4. Enlist a volunteer army

Large-scale change can only occur when massive numbers of people rally around a common opportunity. They must be bought-in and urgent to drive change — moving in the same direction.

How Norfolk Southern enlisted a volunteer army: To attain buy-in, Norfolk Southern  identified pockets of early adopters and implemented a “train the trainer” method. Hiring managers got early exposure to the new technology, learning how to use the platform and conduct a live video interview. Through mock interviews with recruiters, hiring managers had a chance to get comfortable with the technology and spread the word about their positive experience before the platform rolled out company-wide.

5. Enable action by removing barriers

Removing barriers such as inefficient processes and hierarchies provides the freedom necessary to work across silos and generate real impact.

How Norfolk Southern removed barriers: Under Norfolk Southern’s traditional model, recruiters conducted mass interviews across their territories, spending time on the road and in hotels. Hiring managers resisted video interviews because they wanted to shake the candidate’s hand and meet face-to-face. To eliminate legacy processes, hiring managers needed to be convinced that if by using the technology, they would be able to  shake a new hire’s hand on their first day of work three or four months sooner than before.

6. Generate short-term wins

Wins are the molecules of results. They must be recognized, collected and communicated — early and often — to track progress and energize volunteers to persist.

How Norfolk Southern generated short-term wins: At Norfolk Southern, buy-in from hiring managers was key to making video interviewing successful. After every interview, managers immediately received a survey via text message to gauge their experience. The survey gave Norfolk’s team small opportunities to celebrate what worked well, and immediately address any needed improvements.

And of course, the big wins were worth celebrating too —  like when Norfolk was able to reduce time-to-hire for their IT department from 95 days to 44 days.

7. Sustain acceleration

Press harder after the first successes. Your increasing credibility can improve systems, structures and policies. Be relentless with initiating change after change until the vision is a reality.

How Norfolk Southern sustained acceleration: After new recruiting technology eliminated the need for recruiters to travel, Norfolk Southern was able to accelerate success by transforming the recruiting team’s role from transactional to consultative. By bringing recruiters into the office to engage, consult, and collaborate with other departments, the team was able to interact with colleagues more frequently, gaining trust and buy-in for new technology.

8. Institute change

Articulate the connections between the new behaviors and organizational success, making sure they continue until they become strong enough to replace old habits.

How Norfolk Southern instituted change: Once Norfolk Southern earned early buy-in from all stakeholders, the HR team shared formal communications with the organization about how they were leveraging technology  and what kind of results they were seeing. A custom video introducing Yello was shared across the company. If a hiring manager had a question about the technology, a recruiter would work with them to address it immediately. The team also collected feedback from surveys to continue making the change easier on everyone.

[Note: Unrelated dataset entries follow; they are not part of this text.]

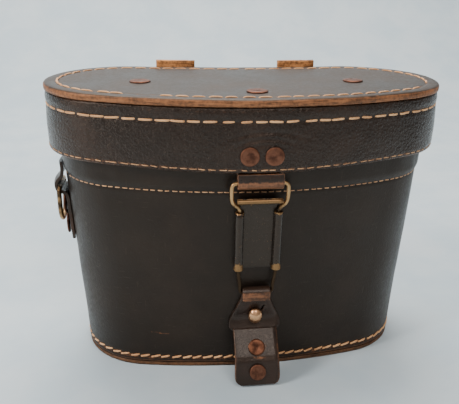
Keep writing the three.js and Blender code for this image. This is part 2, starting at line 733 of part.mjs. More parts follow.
function strapPieces() {
  const inside = wireRadius + clearance;
  const fold = inside + strapThickness;
  const lean = new THREE.Matrix4().makeRotationX(haspLean);
  const strapPlane = move(0, lowerBarY, strapBarHeight).multiply(lean);

  const bell = toSolid(bellSolid(), strapPlane.clone().multiply(move(0, inside, 0)));
  const loop = acrossX(
    new THREE.Path().absarc(0, 0, fold, 0, 2 * Math.PI, false).getPoints(10).slice(0, -1).map((p) => [p.x, p.y]),
    strapNeck,
  ).transform(strapPlane.elements);
  const bore = acrossX(
    new THREE.Path().absarc(0, 0, inside, 0, 2 * Math.PI, false).getPoints(8).slice(0, -1).map((p) => [p.x, p.y]),
    strapWidth + 4,
  ).transform(strapPlane.elements);
  const tailOuter = tabFaceThickness + clearance;
  const tail = bentLayer(tailOuter, tailOuter + strapThickness, tailWidth, 1.5 * strapThickness);

  // The button hole reaches well below the stud, so the strap lifts off as the lid starts to open.
  const holeHalf = studHead + 0.5;
  const holeTop = strapBarHeight - studHeight - holeHalf;
  const holeBottom = holeTop + 2 * holeHalf + studLength - 1.5;
  const slot = new THREE.Shape();
  slot.absarc(0, -holeTop - holeHalf, holeHalf, 0, Math.PI, false);
  slot.absarc(0, -holeBottom + holeHalf, holeHalf, Math.PI, 2 * Math.PI, false);
  slot.closePath();
  const slotCut = new THREE.ExtrudeGeometry(slot, { depth: 5 * strapThickness, bevelEnabled: false, curveSegments: 8 });
  slotCut.rotateX(Math.PI / 2);
  slotCut.translate(0, 3 * strapThickness, 0);
  const slotSolid = toSolid(slotCut, strapPlane);

  const rivets = [
    pullRivet(pullTop, pullCrease, 0.62, pullUpperSlope),
    pullRivet(pullCrease, pullEnd, 0.5, pullLowerSlope),
  ];
  const wallSide = bodySlab(-clearance, 0, lidEdge);
  const strap = bell.add(loop).add(tail).subtract(bore).subtract(slotSolid).subtract(wallSide);
  const face = bentLayer(0, tabFaceThickness, tabFaceWidth);
  return [
    piece('closure_strap', drilled(strap, rivets), blackLeather),
    piece('pull_tab', drilled(face, rivets), tanLeather),
    rivetPiece('pull_rivet_upper', rivets[0]),
    rivetPiece('pull_rivet_lower', rivets[1]),
  ];
}

// ---------------------------------------------------------------- side rings

function ringPiece(side, sign) {
  const barX = sign * (bodySide(ringBarZ) + ringBarOut);
  const path = new THREE.Shape();
  const shoulder = ringHalf - ringHeight;
  path.moveTo(-ringHalf + ringCorner, 0);
  path.quadraticCurveTo(-ringHalf, 0, -ringHalf, -ringCorner);
  path.lineTo(-ringHalf, shoulder);
  path.absarc(0, shoulder, ringHalf, Math.PI, 2 * Math.PI, false);
  path.lineTo(ringHalf, -ringCorner);
  path.quadraticCurveTo(ringHalf, 0, ringHalf - ringCorner, 0);
  path.closePath();
  const along = path.getSpacedPoints(44).slice(0, -1).map((p) => new THREE.Vector3(barX, p.x, ringBarZ + p.y));
  const curve = new THREE.CatmullRomCurve3(along, true);
  return piece(`d_ring_${side}`, new THREE.TubeGeometry(curve, 44, ringWire, 8, true), brass);
}

// ---------------------------------------------------------------- the whole case

const opera = new THREE.Group();
opera.add(
  ...bodyPieces(),
  ...studPieces(),
  ...chapePieces(),
  ...lowerHingePieces(),
  ...lidPieces(),
  tabPiece(),
  ...upperHingePieces(),
  ...haspPieces(),
  ...strapPieces(),
  ...ringSides.map(([side, sign]) => ringPiece(side, sign)),
);
export default opera;
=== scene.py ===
"""The looks of a hard leather case for opera glasses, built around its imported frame."""

from __future__ import annotations

import json
import logging
import math
from dataclasses import dataclass, field, replace
from enum import Enum
from typing import Sequence

import bpy
import numpy as np
from mathutils import Matrix, Vector, noise


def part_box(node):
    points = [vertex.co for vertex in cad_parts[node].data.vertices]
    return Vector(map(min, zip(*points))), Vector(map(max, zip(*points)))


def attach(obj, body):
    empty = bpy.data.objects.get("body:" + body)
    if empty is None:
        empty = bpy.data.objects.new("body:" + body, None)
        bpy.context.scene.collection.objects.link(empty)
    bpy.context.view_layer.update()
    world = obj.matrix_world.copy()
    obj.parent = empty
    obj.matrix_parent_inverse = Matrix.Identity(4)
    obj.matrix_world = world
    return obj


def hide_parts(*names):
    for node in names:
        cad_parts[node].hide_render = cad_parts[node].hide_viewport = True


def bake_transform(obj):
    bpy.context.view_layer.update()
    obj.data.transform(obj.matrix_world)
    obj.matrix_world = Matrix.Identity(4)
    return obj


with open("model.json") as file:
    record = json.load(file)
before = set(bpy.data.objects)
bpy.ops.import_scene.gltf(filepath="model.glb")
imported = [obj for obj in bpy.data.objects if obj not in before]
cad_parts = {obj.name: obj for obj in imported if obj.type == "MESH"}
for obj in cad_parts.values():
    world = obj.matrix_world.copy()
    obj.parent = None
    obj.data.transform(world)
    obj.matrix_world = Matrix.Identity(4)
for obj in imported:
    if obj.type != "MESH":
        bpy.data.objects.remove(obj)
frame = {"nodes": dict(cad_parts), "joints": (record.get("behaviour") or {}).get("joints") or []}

log = logging.getLogger("case")
MM = 0.001
# A painted warm tint on every gloss: it colours the reflections as if they came from a warm room light.
PAINTED_WARM_GLOSS_TINT = (1.0, 0.80, 0.66, 1)
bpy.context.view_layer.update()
JOINTS = {joint["name"]: Vector(joint.get("pos_m", (0, 0, 0))) for joint in frame["joints"]}
SIDES = {"left": -1, "right": 1}
RING_SIDES = {side: sign for side, sign in SIDES.items() if f"d_ring_{side}" in frame["nodes"]}


class Body(Enum):
    """The moving bodies of the case."""

    CASE = "case"
    LID = "lid"
    HASP = "hasp"
    STRAP = "strap"
    RING = "d_ring_left"


# ------------------------------------------------------------------ numbers and curves


def smooth(value: np.ndarray, low: float, high: float) -> np.ndarray:
    """Eases from 0 at low to 1 at high.

    Args:
        value: The numbers to ease.
        low: Where the ease starts.
        high: Where it ends; it may be below low.

    Returns:
        Numbers from 0 to 1.
    """
    t = np.clip((np.asarray(value, float) - low) / (high - low), 0, 1)
    return t * t * (3 - 2 * t)


def hump(value: np.ndarray, middle: float, reach: float) -> np.ndarray:
    """Is 1 at the middle and falls smoothly to 0 a reach away on either side."""
    t = np.clip(1 - np.abs(np.asarray(value, float) - middle) / reach, 0, 1)
    return t * t * (3 - 2 * t)


def ripple(points: np.ndarray, size: float, seed: float = 0.0) -> np.ndarray:
    """Smooth noise in space.

    Args:
        points: An array whose last axis is x, y, z in metres.
        size: The noise's wavelength in metres.
        seed: Shifts the noise, so that two uses differ.

    Returns:
        Noise from about -1 to 1, one number a point.
    """
    flat = points.reshape(-1, 3) / size + seed
    values = [noise.noise(Vector(p)) for p in flat]
    return np.array(values).reshape(points.shape[:-1])


def unit(vectors: np.ndarray) -> np.ndarray:
    """Vectors of length one along the last axis."""
    return vectors / np.maximum(np.linalg.norm(vectors, axis=-1, keepdims=True), 1e-12)


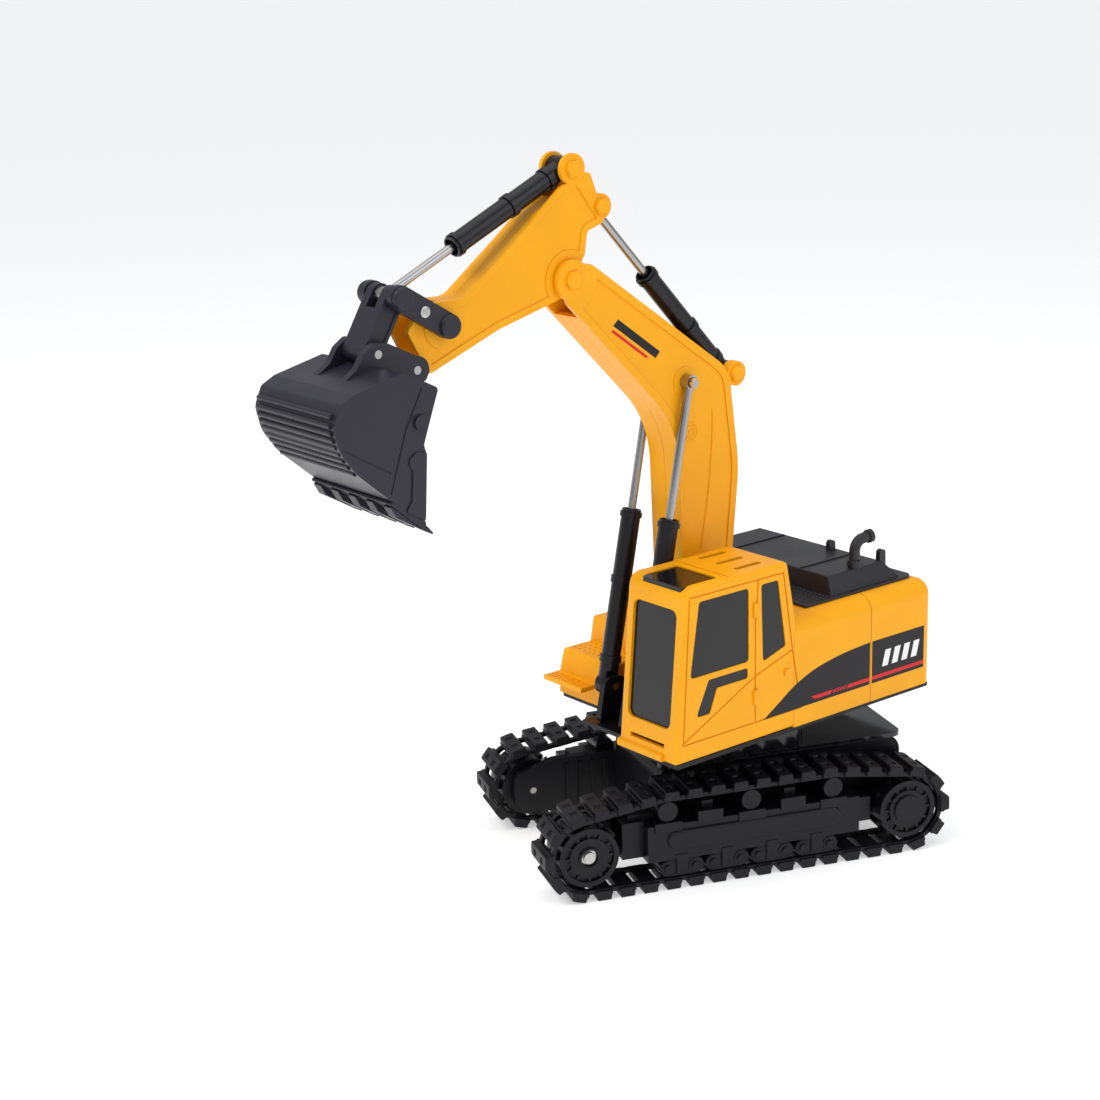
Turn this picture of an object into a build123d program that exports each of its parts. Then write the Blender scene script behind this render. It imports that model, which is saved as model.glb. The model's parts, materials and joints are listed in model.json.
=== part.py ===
"""Toy tracked excavator, 1:24 class, built as separate moulded pieces with real joints.

Undercarriage frame: +X forward along the tracks, +Y left, +Z up, on the ground, swing axis at x = y = 0.
House frame: the same axes before the house is turned to its rest heading about the swing axis.
"""
from build123d import *
import math
import os

os.makedirs("parts", exist_ok=True)

# ---------------------------------------------------------------- driving dimensions, mm
WHEELBASE = 143.0            # idler axle to sprocket axle
TRACK_GAUGE = 82.4           # centre to centre of the two tracks
TRACK_WIDTH = 20.0           # pad length across the track
BELT_INNER_R = 14.6          # belt's inner face where it wraps the end wheels
RAIL_T = 1.8                 # belt side rail, radial
PAD_T = 2.9                  # pad above the rail
PAD_LENGTH = 7.4             # along the belt
PAD_COUNT = 38
ROLLER_R = 4.3               # return roller
ROLLER_PITCH = 37.0
BELT_ARCH = 4.9              # rise of the belt over the return rollers

HOUSE_BOTTOM = 62.0
HOUSE_HALF_WIDTH = 50.4
HOUSE_REAR = 87.0            # swing axis to the rear face
HOUSE_SPLIT = 48.0           # swing axis to the joint between body shell and rear shell
BODY_TOP = 109.0
CAB_FRONT = 63.7
CAB_FRONT_TOP = 57.0
CAB_REAR_TOP = 1.5
CAB_REAR_LOW = -3.5
CAB_TOP = 134.4
CAB_RIGHT = 15.0             # cab's right wall, left of the centre plane
WALL = 2.0                   # moulded shell wall
SWING_AT_REST = 21.4         # house heading at rest, degrees anticlockwise seen from above

BOOM_PLANE = -1.5            # centre plane of the boom, stick and bucket
BOOM_HALF = 9.2
STICK_HALF = 6.6
ARM_T = 3.2                  # rocker arms and bucket ears
CYLINDER_OFFSET = 11.7       # boom cylinders from the boom's centre plane
SHELL_T = 2.2                # wall of the boom and stick halves

FOOT = (8.0, 92.0)           # boom foot pin, (x, z) in the house frame
RAM_BASE = (45.5, 76.5)      # boom cylinder base pin
RAM_TOP = (18.5, 205.3)      # boom cylinder rod pin
ELBOW = (76.0, 253.3)        # boom to stick pin
STICK_RAM_BASE = (-10.3, 204.4)
STICK_RAM_TOP = (59.2, 279.8)
BUCKET_RAM_BASE = (73.1, 295.3)
ROCKER_PIVOT = (136.3, 243.5)
ROCKER_TIP = (157.5, 256.5)  # bucket cylinder rod, rocker and link meet here
BUCKET_PIVOT = (151.7, 229.3)
LINK_FOOT = (168.7, 237.5)   # link to bucket ear

PIN_R = 1.6
ROD_R = 1.75
BARREL_BORE_R = 3.45         # leaves room for the rod to lean as the linkage moves
BARREL_R = 4.1
COLLAR_R = 4.7
RAM_BARREL = 75.0
STICK_BARREL = 62.0
BUCKET_BARREL = 59.0
RAM_ROD = 65.0
STICK_ROD = 65.5
BUCKET_ROD = 47.5

BUCKET_HALF = 26.0
BUCKET_T = 1.8

RUN_GAP = 0.06               # radial running clearance, pin in hole
SIDE_GAP = 0.4               # beside a part that turns
SEAT_GAP = 0.1               # between pieces fixed to each other
PIVOT_SLACK = 1.45           # opened pivot of the bucket linkage

nodes = {}


# ---------------------------------------------------------------- helpers
def block(x0, x1, y0, y1, z0, z1):
    """Rectangular block between two corners."""
    centre = Pos((x0 + x1) / 2, (y0 + y1) / 2, (z0 + z1) / 2)
    return centre * Box(abs(x1 - x0), abs(y1 - y0), abs(z1 - z0))


def slab(face, y0, y1):
    """Side-view face, drawn in (x, z), carried across the machine from y0 to y1."""
    return extrude(Plane.XZ.offset(-y1) * face, amount=y1 - y0)


def bar_y(point, radius, y0, y1):
    """Round bar lying across the machine."""
    return Pos(point[0], (y0 + y1) / 2, point[1]) * Rot(90, 0, 0) * Cylinder(radius, abs(y1 - y0))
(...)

How did Norfolk Southern measure their success?

  • Positions are filled faster. For some departments, time-to-hire was reduced by over 50%.
  • Saved $500,000 in one quarter, primarily by reducing travel expenses.
  • Increased session yield. More than 50 percent of candidates now receive an offer.
  • Improved recruiter efficiency. Recruiters use predictive workforce planning models to hire more strategically.

Norfolk Southern is well ahead of schedule in adopting new talent acquisition software. They’ve eliminated recruiter travel, decreased hiring cycle time, and are starting to use data for more advanced recruiting decisions, like the best day of the week to send pre-recorded video invites.